The majority of artisanal and small-scale mining activities operate informally, which means they take place illegally without the required licences and permits. Despite the existence of legal frameworks for ASM in many countries around the world, the majority of operations remain unregulated and untaxed.
Often, informal activities will have a ‘social licence to operate’. This may come from the local community, other local actors, or miners owning the surface rights or the land above ground. This is despite the state being the sole owner of sub-surface mineral rights and the only actor able to award concessions and official mining licences.
The process of formalisation therefore not only concerns the development and existence of legal, regulatory and policy frameworks for ASM, but also the extent to which these are successfully activated, implemented, and enforced, and whether they are appropriate and sufficiently in tune with local contexts and communities.
Formalisation offers advantages not only to artisanal and small-scale miners but also to governments, large-scale mining companies, and rural communities. Formalisation:
- Helps promote better working practices and conditions.
- Reduces negative environmental impacts of activities.
- Prevents and helps to better manage conflict associated with encroachment of miners and operations onto large-scale mining concessions.
- Supports ASM to become an engine of enterprise and growth leading to higher government returns and job creation and stability.
- Enables government to capture the revenues and tax from ASM activities.
- Is an essential first step to transforming ASM into a sustainable livelihood activity.
- Reduces criminality and criminal elements associated with some ASM activities.
Formalisation, however, is not an easy task and there is no single policy response or solution. There needs to be a concerted, collaborative effort as well as the will to formalise from all stakeholders involved. This includes international development agencies, governments, NGOs, academic experts, the private sector, local ASM communities, and crucially, miners themselves.
A number of issues and improvements are often cited as key parts of the ASM formalisation process:
Despite many countries now having legal frameworks for ASM that allow for the purchase of a licence, the majority of mining operations and miners work informally and illegally without a licence and/or any additional required permits.
In some cases, obtaining a licence can be a long and bureaucratic process that may also be open to corruption and bribery. These issues may either entirely prevent and/or discourage people engaged in ASM from purchasing a licence. Streamlining the licensing process by making it easier to complete, reducing the time, fees and costs associated with obtaining one, decentralising the process, developing easily accessible online platforms, and ensuring regulations and categories are in line with local contexts can help significantly with formalisation.
Access to land and geological prospecting
A commonly cited issue is either the lack of access to or availability of land that is also of significant ore grades to make the mineral deposit viable for ASM.

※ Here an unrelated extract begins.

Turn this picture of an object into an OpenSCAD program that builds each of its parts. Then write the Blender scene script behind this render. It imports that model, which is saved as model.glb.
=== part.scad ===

Conducting geological prospecting and identifying and demarcating land and zones specifically for ASM activities would help address this issue.
Encouraging large-scale mining companies and concessionaires to shed off areas of land that are either not being mined or are deemed uneconomical to mine on a large scale would also help free up areas for ASM activities.
Technical and vocational education and training
Developing accessible technical and vocational education and training (TVET) courses and materials for miners that include information on safe working practices and more efficient and effective mining techniques in order to reduce the negative social and environmental impacts of operations and improve working conditions, efficiency, yields and incomes.
Support and equipment leasing facilities, and processing centres for ASM
Develop support facilities for miners to attend in order to receive information, lease or purchase good quality equipment, and process ores. It is important that the needs of miners and the community are properly assessed first to ensure support facilities meet their requirements and local contexts.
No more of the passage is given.